BUTANOL PRODUCTION FROM PRUNED VINE SHOOTS
What is butanol?
Butanol is an alcohol with four carbon atoms. Until the 1960s, butanol was industrially obtained by fermentation of carbohydrate-rich substrates (cereals, molasses, potatoes, etc.) through the metabolic pathway known as acetone-butanol-ethanol (ABE), by using bacteria from the genus Clostridium. However, the high cost of these feedstocks and the development of the petrochemical industry forced the replacement of this production route by the chemical synthesis of butanol from propylene.
What is butanol used for?
Butanol is an alcohol with numerous applications: solvent, extractant, commodity for the chemical industry or fuel, among others.
Butanol production from renewable sources: lignocellulosic biomass
Although the ABE fermentation route has been abandoned by industries due to the high prices of the feedstocks traditionally used, the development of new technologies for the pretreatment of lignocellulosic biomass could enable the use of cheaper feedstocks to produce butanol by fermentation, a fact which would be especially interesting for countries without crude oil reserves.
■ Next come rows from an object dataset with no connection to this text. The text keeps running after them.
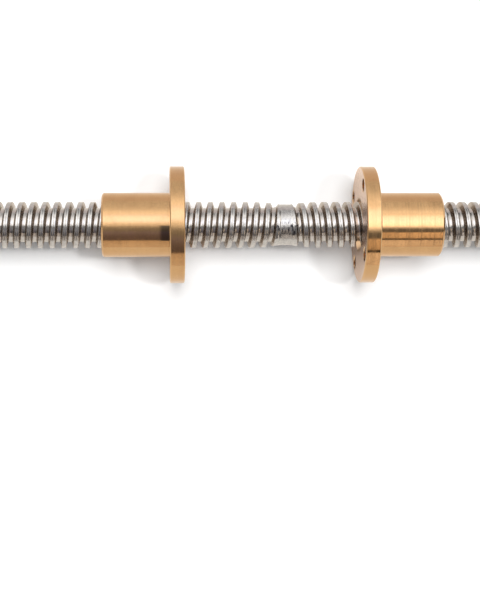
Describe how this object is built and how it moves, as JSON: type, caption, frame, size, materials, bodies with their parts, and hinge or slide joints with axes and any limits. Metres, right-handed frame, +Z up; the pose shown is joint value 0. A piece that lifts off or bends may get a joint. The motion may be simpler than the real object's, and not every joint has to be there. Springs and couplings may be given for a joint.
{
  "type": "double-handed trapezoidal lead screw with two flanged nuts",
  "caption": "Rolled steel trapezoidal screw, right-handed on one half and left-handed on the other, with a flanged brass nut on each half.",
  "frame": {"origin": "on the ground plane, straight below the screw's axis and below the middle of its plain unrolled stretch", "axes": "+X along the screw towards its right-hand thread, +Z up, flanges resting on z = 0"},
  "size_m": [0.25, 0.04, 0.04],
  "materials": {
    "rolled_stainless_steel": "bright rolled, with fine marks along the thread",
    "turned_brass": "turned, with fine marks round the axis"
  },
  "bodies": {
    "screw": {"lead_screw": "rolled_stainless_steel"},
    "left_nut": {"left_hand_nut": "turned_brass"},
    "right_nut": {"right_hand_nut": "turned_brass"}
  },
  "joints": [
    {"name": "left_nut_travel", "type": "slide", "parent": "screw", "child": "left_nut", "axis": [-1, 0, 0], "range_m": [-0.024, 0.06]},
    {"name": "right_nut_travel", "type": "slide", "parent": "screw", "child": "right_nut", "axis": [1, 0, 0], "range_m": [-0.016, 0.068]}
  ]
}
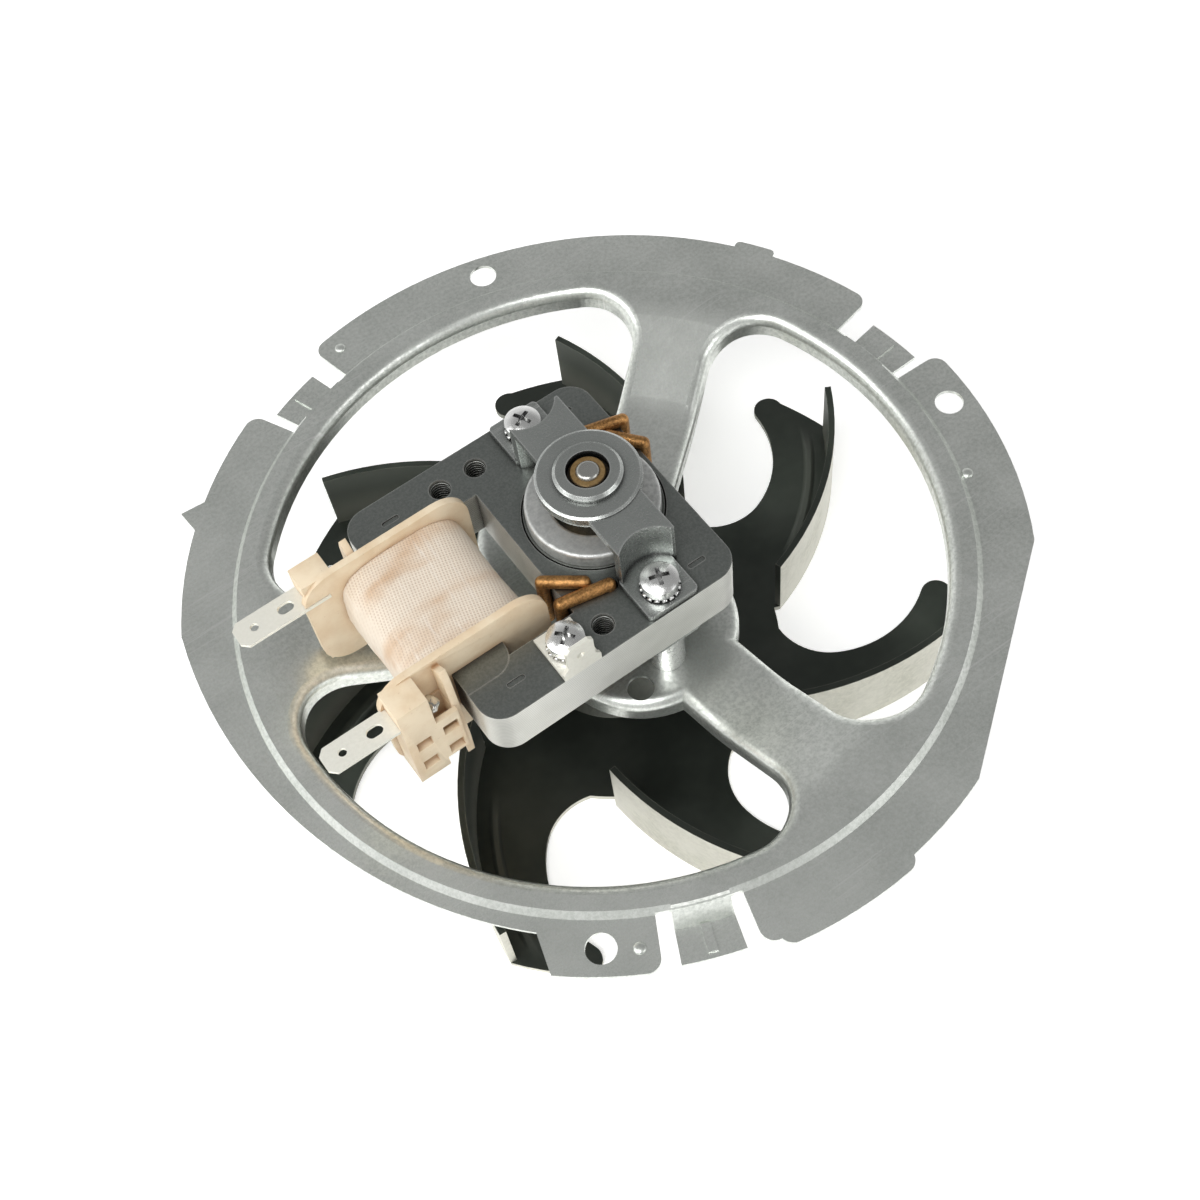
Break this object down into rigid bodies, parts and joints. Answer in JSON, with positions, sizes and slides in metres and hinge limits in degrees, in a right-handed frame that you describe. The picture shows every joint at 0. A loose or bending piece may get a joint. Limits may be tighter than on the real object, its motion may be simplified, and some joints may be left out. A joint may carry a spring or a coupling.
{
  "type": "oven fan motor",
  "caption": "Shaded-pole induction motor on a round spoked mounting plate, with a radial fan impeller of bent-up blades on its shaft.",
  "frame": {"origin": "on the shaft axis, in the plane of the mounting flange's underside", "axes": "+Z along the shaft, away from the impeller; +X along the laminations from the coil to the rotor"},
  "size_m": [0.1794, 0.1871, 0.0756],
  "materials": {
    "zinc_plate": "galvanised sheet, satin, fine grain",
    "strap_zinc": "zinc-plated pressing, satin",
    "lamination_steel": "electrical steel sheet, satin",
    "screw_zinc": "bright zinc",
    "copper": "bare drawn copper",
    "bronze": "sintered bronze",
    "felt": "oiled felt",
    "bobbin_plastic": "heat-resistant moulding, cream",
    "coil_cloth": "woven glass tape",
    "enamelled_wire": "enamelled copper wire",
    "tinned_tab": "tinned brass",
    "cage_aluminium": "cast aluminium, dull",
    "shaft_steel": "ground steel",
    "impeller_steel": "aluminised sheet steel, smooth",
    "washer_fibre": "laminated fibre"
  },
  "bodies": {
    "frame": {"mounting_plate": "zinc_plate", "stator_core": "lamination_steel", "coil_core": "lamination_steel", "shading_rings": "copper", "upper_bracket": "strap_zinc", "lower_bracket": "strap_zinc", "upper_bush": "bronze", "lower_bush": "bronze", "upper_retainer": "strap_zinc", "lower_retainer": "strap_zinc", "upper_felt": "felt", "lower_felt": "felt", "bracket_screws": "screw_zinc", "earth_screw": "screw_zinc", "screw_washers": "screw_zinc", "spacers": "screw_zinc", "plate_nuts": "screw_zinc", "earth_tab": "tinned_tab", "bobbin": "bobbin_plastic", "coil_winding": "enamelled_wire", "coil_tape": "coil_cloth", "terminal_left": "tinned_tab", "terminal_right": "tinned_tab"},
    "rotor": {"rotor_core": "lamination_steel", "rotor_cage": "cage_aluminium", "thrust_washers": "washer_fibre", "shaft": "shaft_steel", "impeller": "impeller_steel", "impeller_hub": "shaft_steel", "impeller_washer": "screw_zinc", "impeller_nut": "screw_zinc"}
  },
  "joints": [
    {"name": "rotor_spin", "type": "hinge", "parent": "frame", "child": "rotor", "pos_m": [0, 0, 0], "axis": [0, 0, 1], "continuous": true}
  ]
}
Lignocellulosic biomass comes from plants and it is mainly composed of cellulose, hemicellulose and lignin. Cellulose and hemicellulose are polysaccharidic fibres (i.e. they are long chains of sugar molecules). In order to ferment this type of biomass, it must be subjected to a pretreatment to release fermentable sugars (glucose, xylose, arabinose, etc.) from cellulose and hemicellulose, since the bacteria from the genus Clostridium involved in ABE fermentation are not able to directly release these sugars. These pretreatments consist in physicochemical processes (for instance, applying acids or alkalis at high temperatures) and in enzymatic hydrolysis. When performing these pretreatments, it is not recommended to use severe conditions, because this could generate compounds which inhibit bacterial growth, such as formic acid, furfural or phenolic compounds.
Vine shoots from pruning: an undervalued resource
The surface devoted to vineyards in Spain in 2018 was approximately 7,450,000 ha, according to the International Organisation of Vine and Wine (OIV). It is estimated that vineyard pruning generates between 1.7 and 3.0 tons vine shoots per hectare, depending on the type of vine conduction employed. Frequently, vine shoots are burned in a controlled way on the fields, thus causing environmental problems associated with the emission of greenhouse gases (GHG). In addition, other current applications of vine shoots include composting to obtain agricultural fertiliser and energetic use as biomass in thermal end electric facilities.
The project Biovino proposes an alternative application of greater added value for vine shoots, consisting in their use in bioconversion processes to obtain butanol by ABE fermentation.
Butanol production from vine shoots
Project Biovino collected vine shoots from pruning activities at ITACyL experimental fields (Zamadueñas Farm, Valladolid, Spain). These vine shoots contained about 50% total carbohydrates (33% cellulose, 11% hemicellulose).
The studies were focused on the optimisation of vine shoot pretreatment (in order to get high sugar concentrations and low inhibitor concentrations), on the selection of an adequate Clostridium strain and on cost reduction during fermentation. Thanks to these optimisation works, it was possible to obtain 7-9 g/L butanol from vine shoot hydrolysate, adding only an ammonium salt and an iron salt. Fermentation pH was controlled by using food wastes rich in calcium carbonate (egg shells). The butanol concentrations reached in this experiment are very promising, since they are similar to the values reported for ABE fermentation of other agrifood wastes worldwide.
This is the first time that butanol is obtained from vine shoots and it must be highlighted that the ABE concentrations obtained were high for a lignocellulosic biomass. Similarly, it was confirmed that it is possible to cut on reagent costs by adding less nutrients. Therefore, vine shoots could be an interesting feedstock for biorefineries in the future, which could be beneficial for winegrowers.